An der Videokonferenz nahm auch Dr. Thomas Ermer teil, seit März Leiter der Zivilrechtsabteilung des Ministeriums. Den BdB vertraten Landessprecherin Brigitte May, die Landesvorstände Peter Berger und Jochen Grimm sowie BdB-Geschäftsführer Dr. Harald Freter. Der BdB teilt die Einschätzung der Referentin. Das neue Gesetz bringe mit der Ausrichtung am Selbstbestimmungsrecht der Klient*innen gemäß UN-Behindertenrechtskonvention (UNBRK) erhebliche Mehraufwände mit sich, die die Evaluation überprüfen müsse, so Geschäftsführer Harald Freter: „Wir haben seit langem gefordert, dass der Selbstbestimmungsgedanke der UN-BRK in das Betreuungsrecht eingeht und wir unterstützen dies ausdrücklich. Doch ist dieses Mehr an Qualität mit erheblichen Mehraufwänden für Berufsbetreuerinnen und -betreuer verknüpft, die vergütet werden müssen.“

Peter Berger, der in Erlangen ein Betreuungsbüro führt, rechnete vor, was die neuen Maßnahmen – u.a. Kennenlerngespräch, Betreuungsplan, erweiterte Berichtspflichten, Umsetzung der Unterstützten Entscheidungsfindung – an Mehraufwänden mit sich bringen: „Das macht rund einen Arbeitsmonat Mehrarbeit in meinem Betreuerbüro.

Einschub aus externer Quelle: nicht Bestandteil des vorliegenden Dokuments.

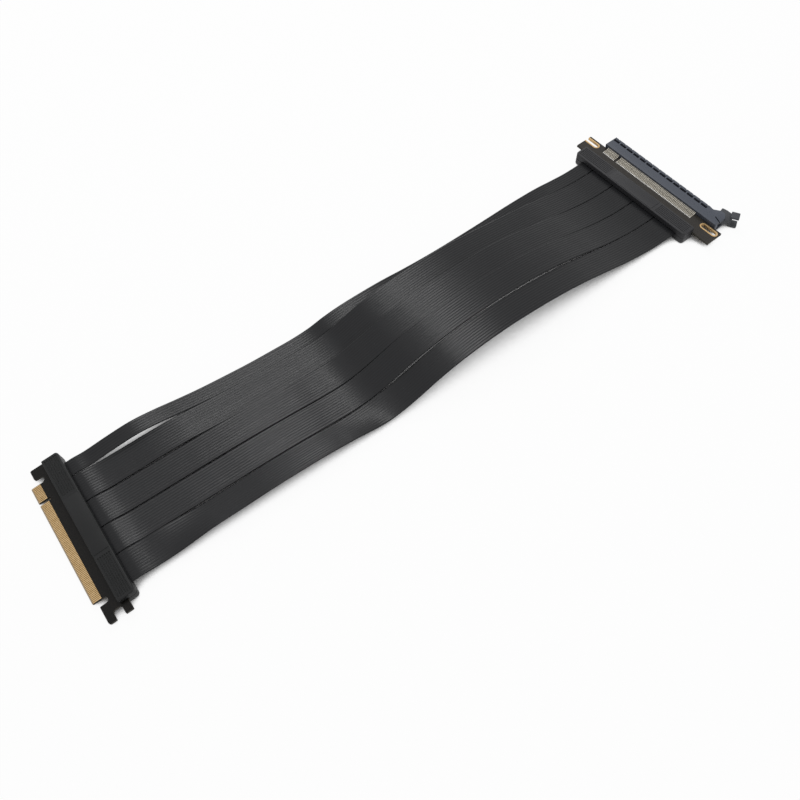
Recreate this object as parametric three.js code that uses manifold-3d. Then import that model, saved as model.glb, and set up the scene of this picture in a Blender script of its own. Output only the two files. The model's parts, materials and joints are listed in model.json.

Nicht falsch verstehen. Wir unterstützen die genannten Maßnahmen ausdrücklich, da sie das Selbstbestimmungsrecht unserer Klientinnen und Klienten nachhaltig stärken. Doch können und wollen wir die Umsetzung nicht in unbezahlter Mehrarbeit erbringen. Qualität hat ihren Preis.“

Jochen Grimm, der in München als Berufsbetreuer tätig ist, ergänzte: „Dieser Schuss kann gewaltig nach hinten los gehen. Der Beruf wird noch unattraktiver. Künftige Berufsbetreuerinnen und -betreuer werden abgeschreckt. Das kann nicht im Sinne des Gesetzgebers sein.“

Christine von Massenbach sagte: „Es ist richtig, dass der Reformentwurf für alle Beteiligten - Betreuer, Betreuungsgerichte, Betreuungsstellen - neue Aufgaben bringt. Gerade bei der Berichterstattung der Betreuer gegenüber dem Betreuungsgericht wird der konkrete Aufwand auch von einer maßvollen Auslegung der neuen Vorgaben abhängen. Andererseits sieht der Reformentwurf z.B. mit der Ermöglichung von Dauervergütungsanträgen auch Entlastungsmöglichkeiten für Gerichte und Betreuer vor, die es zu nutzen gilt. Im Rahmen der Evaluation der Angemessenheit der 2019 festgesetzten Fallpauschalen, die bis Ende 2024 vorgesehen ist, werden auch die neuen Regelungen Berücksichtigung finden.“

Die Gesprächspartner stimmten darin überein, dass der Gesetzentwurf in wesentlichen Punkten einen großen Fortschritt für die rechtliche Betreuung in Deutschland darstellt. Wichtig sei, dass der Zeitplan des parlamentarischen Verfahrens eingehalten werde, damit der Entwurf noch in dieser Legislatur verabschiedet und Gesetz wird. Anschließend werde man sich um die noch strittigen oder offenen Punkte kümmern müssen.